- _Instruction_
Lift out, unaltered, the lines of the material below between the line holding "# Door and its hinges" and the line holding "imported = [obj", counting both.

- _Data lines_
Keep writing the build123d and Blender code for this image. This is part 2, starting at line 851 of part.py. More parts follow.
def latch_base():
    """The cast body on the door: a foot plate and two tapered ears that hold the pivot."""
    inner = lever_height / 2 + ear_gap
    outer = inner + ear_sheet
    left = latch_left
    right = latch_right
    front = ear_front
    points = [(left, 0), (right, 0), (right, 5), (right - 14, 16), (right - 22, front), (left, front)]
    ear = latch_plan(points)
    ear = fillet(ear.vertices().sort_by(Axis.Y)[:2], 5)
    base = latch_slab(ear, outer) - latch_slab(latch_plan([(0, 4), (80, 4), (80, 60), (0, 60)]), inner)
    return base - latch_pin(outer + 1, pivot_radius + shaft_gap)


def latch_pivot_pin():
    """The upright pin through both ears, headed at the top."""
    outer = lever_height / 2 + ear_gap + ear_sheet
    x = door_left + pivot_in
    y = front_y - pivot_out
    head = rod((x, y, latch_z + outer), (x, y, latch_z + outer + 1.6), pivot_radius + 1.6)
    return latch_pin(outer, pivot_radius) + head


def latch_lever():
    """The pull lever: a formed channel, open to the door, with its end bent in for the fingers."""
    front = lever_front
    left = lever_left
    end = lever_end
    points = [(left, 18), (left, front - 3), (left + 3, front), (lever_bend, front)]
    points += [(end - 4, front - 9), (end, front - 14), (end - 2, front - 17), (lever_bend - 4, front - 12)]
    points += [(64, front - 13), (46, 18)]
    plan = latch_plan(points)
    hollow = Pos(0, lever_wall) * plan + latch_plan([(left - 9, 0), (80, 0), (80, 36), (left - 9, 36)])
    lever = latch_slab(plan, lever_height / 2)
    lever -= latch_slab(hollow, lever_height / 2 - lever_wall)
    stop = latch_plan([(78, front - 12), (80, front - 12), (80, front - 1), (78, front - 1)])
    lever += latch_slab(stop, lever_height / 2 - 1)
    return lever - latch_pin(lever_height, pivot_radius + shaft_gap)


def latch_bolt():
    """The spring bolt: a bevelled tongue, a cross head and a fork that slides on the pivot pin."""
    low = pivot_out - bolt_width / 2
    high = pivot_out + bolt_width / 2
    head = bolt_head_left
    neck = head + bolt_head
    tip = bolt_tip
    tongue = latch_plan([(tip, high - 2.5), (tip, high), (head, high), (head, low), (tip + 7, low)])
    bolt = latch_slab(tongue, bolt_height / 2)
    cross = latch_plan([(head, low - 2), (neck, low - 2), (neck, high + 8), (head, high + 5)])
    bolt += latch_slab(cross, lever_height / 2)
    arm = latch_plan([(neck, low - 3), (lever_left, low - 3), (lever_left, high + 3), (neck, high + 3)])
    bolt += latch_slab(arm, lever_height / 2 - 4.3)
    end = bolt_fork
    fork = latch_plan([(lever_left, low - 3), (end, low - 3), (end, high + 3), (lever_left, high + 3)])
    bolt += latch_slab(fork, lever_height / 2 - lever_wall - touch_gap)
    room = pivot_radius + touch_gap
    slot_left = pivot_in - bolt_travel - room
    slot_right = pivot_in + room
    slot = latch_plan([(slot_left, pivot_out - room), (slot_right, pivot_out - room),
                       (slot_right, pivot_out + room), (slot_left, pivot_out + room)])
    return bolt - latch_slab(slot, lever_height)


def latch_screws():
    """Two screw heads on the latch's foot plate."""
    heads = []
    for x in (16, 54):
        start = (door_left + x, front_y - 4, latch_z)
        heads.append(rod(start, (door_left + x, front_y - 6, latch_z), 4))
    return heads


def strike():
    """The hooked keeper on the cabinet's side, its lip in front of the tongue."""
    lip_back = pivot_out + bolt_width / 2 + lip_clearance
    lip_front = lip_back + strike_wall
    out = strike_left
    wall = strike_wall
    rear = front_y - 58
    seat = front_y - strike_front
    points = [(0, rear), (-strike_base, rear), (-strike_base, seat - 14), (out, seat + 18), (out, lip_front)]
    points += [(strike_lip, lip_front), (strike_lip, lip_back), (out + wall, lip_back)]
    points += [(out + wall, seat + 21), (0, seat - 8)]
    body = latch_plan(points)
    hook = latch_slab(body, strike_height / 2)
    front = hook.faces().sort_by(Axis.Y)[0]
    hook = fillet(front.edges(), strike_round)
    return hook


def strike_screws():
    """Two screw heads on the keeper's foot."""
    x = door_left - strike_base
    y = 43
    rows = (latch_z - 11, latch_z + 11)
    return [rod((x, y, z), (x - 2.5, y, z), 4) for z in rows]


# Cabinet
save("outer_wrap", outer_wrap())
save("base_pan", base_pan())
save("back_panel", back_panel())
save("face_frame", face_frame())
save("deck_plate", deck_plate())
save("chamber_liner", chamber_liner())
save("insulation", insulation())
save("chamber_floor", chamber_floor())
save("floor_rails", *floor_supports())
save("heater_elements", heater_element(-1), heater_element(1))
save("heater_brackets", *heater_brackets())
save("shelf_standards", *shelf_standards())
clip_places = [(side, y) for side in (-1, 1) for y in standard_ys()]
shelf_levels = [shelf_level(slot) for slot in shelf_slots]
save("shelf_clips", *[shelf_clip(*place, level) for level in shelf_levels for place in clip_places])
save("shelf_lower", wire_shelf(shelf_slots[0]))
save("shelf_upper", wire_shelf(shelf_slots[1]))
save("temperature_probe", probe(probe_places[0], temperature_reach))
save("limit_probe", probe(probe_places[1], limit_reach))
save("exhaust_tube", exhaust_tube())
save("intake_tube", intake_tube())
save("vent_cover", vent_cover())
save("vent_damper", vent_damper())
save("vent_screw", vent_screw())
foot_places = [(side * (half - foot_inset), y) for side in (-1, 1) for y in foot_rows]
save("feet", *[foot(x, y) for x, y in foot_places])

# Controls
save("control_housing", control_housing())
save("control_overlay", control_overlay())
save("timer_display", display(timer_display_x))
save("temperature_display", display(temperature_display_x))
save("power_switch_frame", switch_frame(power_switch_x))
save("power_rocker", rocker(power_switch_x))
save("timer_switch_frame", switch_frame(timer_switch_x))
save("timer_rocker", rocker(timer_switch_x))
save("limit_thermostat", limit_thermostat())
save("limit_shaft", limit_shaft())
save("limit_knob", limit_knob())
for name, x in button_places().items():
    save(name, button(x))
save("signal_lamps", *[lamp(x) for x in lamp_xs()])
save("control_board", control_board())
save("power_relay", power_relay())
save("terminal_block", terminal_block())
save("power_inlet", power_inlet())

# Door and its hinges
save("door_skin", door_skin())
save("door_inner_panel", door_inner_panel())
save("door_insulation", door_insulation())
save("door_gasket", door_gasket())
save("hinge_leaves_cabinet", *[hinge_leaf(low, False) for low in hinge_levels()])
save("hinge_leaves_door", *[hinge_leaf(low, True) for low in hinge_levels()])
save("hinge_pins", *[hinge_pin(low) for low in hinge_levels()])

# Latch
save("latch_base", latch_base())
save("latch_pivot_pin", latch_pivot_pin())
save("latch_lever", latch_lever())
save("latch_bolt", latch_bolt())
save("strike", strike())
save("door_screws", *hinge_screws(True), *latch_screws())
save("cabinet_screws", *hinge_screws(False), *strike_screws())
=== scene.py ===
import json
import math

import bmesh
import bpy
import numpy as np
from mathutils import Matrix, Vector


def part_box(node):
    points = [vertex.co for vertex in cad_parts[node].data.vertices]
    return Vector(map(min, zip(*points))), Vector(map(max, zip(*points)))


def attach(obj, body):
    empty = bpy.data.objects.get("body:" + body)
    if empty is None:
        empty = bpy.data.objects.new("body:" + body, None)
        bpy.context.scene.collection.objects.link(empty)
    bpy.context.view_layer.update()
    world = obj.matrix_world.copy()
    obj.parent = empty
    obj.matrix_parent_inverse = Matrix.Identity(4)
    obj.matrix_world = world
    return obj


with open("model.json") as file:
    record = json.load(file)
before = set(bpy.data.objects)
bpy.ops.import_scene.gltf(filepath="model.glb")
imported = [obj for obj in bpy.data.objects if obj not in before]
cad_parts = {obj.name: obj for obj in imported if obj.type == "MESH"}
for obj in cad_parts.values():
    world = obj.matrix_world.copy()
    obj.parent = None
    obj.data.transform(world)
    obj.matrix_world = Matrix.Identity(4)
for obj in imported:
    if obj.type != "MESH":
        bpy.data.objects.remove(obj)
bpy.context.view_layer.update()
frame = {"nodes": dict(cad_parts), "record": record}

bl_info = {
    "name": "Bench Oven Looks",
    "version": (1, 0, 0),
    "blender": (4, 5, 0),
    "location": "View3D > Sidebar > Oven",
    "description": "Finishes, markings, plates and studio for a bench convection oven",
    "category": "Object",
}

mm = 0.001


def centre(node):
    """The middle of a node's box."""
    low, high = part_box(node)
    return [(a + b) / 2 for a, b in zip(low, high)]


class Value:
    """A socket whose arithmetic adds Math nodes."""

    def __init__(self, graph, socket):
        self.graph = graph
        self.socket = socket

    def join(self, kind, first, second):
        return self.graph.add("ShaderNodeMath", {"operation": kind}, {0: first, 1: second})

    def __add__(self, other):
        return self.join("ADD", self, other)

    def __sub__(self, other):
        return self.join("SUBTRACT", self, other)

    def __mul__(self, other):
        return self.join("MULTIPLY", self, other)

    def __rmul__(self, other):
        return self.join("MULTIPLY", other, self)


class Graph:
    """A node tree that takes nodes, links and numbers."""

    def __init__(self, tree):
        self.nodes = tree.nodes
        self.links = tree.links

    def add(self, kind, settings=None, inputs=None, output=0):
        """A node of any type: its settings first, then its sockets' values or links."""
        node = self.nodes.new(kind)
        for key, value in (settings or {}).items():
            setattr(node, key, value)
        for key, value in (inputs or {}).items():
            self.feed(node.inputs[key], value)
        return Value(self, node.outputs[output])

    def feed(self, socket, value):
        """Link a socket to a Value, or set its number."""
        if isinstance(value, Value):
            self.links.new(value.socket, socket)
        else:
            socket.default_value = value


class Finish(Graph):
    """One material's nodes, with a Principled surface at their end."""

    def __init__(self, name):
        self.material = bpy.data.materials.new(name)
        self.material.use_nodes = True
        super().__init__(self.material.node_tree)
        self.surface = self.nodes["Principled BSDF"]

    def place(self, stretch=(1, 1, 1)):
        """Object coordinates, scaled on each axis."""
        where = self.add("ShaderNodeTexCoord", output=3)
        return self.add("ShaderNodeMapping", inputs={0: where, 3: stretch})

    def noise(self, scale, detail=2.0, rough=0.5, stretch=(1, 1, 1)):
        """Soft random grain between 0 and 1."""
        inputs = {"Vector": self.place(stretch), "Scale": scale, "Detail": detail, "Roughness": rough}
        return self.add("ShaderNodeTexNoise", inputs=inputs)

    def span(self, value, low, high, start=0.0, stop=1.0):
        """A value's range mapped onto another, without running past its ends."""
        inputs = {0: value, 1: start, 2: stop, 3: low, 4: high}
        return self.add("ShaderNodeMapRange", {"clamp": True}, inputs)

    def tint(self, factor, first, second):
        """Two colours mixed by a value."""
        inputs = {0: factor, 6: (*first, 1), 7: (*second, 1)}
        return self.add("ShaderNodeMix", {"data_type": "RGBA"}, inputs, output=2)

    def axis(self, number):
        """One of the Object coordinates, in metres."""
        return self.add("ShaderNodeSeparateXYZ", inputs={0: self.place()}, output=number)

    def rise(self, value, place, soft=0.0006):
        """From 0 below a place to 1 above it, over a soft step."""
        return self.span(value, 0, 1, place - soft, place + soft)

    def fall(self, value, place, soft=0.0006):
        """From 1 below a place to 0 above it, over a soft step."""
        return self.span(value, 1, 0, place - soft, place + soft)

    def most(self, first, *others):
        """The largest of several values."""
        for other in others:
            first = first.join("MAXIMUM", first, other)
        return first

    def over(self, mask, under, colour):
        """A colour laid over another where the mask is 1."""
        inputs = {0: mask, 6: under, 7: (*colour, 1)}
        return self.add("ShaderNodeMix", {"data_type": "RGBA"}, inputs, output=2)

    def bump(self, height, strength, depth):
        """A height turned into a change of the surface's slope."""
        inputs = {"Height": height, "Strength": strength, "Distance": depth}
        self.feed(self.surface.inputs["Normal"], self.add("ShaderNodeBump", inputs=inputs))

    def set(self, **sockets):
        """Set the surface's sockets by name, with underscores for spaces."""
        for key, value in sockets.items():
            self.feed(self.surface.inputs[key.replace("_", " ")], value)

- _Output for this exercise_
# Door and its hinges
save("door_skin", door_skin())
save("door_inner_panel", door_inner_panel())
save("door_insulation", door_insulation())
save("door_gasket", door_gasket())
save("hinge_leaves_cabinet", *[hinge_leaf(low, False) for low in hinge_levels()])
save("hinge_leaves_door", *[hinge_leaf(low, True) for low in hinge_levels()])
save("hinge_pins", *[hinge_pin(low) for low in hinge_levels()])

# Latch
save("latch_base", latch_base())
save("latch_pivot_pin", latch_pivot_pin())
save("latch_lever", latch_lever())
save("latch_bolt", latch_bolt())
save("strike", strike())
save("door_screws", *hinge_screws(True), *latch_screws())
save("cabinet_screws", *hinge_screws(False), *strike_screws())
=== scene.py ===
import json
import math

import bmesh
import bpy
import numpy as np
from mathutils import Matrix, Vector


def part_box(node):
    points = [vertex.co for vertex in cad_parts[node].data.vertices]
    return Vector(map(min, zip(*points))), Vector(map(max, zip(*points)))


def attach(obj, body):
    empty = bpy.data.objects.get("body:" + body)
    if empty is None:
        empty = bpy.data.objects.new("body:" + body, None)
        bpy.context.scene.collection.objects.link(empty)
    bpy.context.view_layer.update()
    world = obj.matrix_world.copy()
    obj.parent = empty
    obj.matrix_parent_inverse = Matrix.Identity(4)
    obj.matrix_world = world
    return obj


with open("model.json") as file:
    record = json.load(file)
before = set(bpy.data.objects)
bpy.ops.import_scene.gltf(filepath="model.glb")
imported = [obj for obj in bpy.data.objects if obj not in before]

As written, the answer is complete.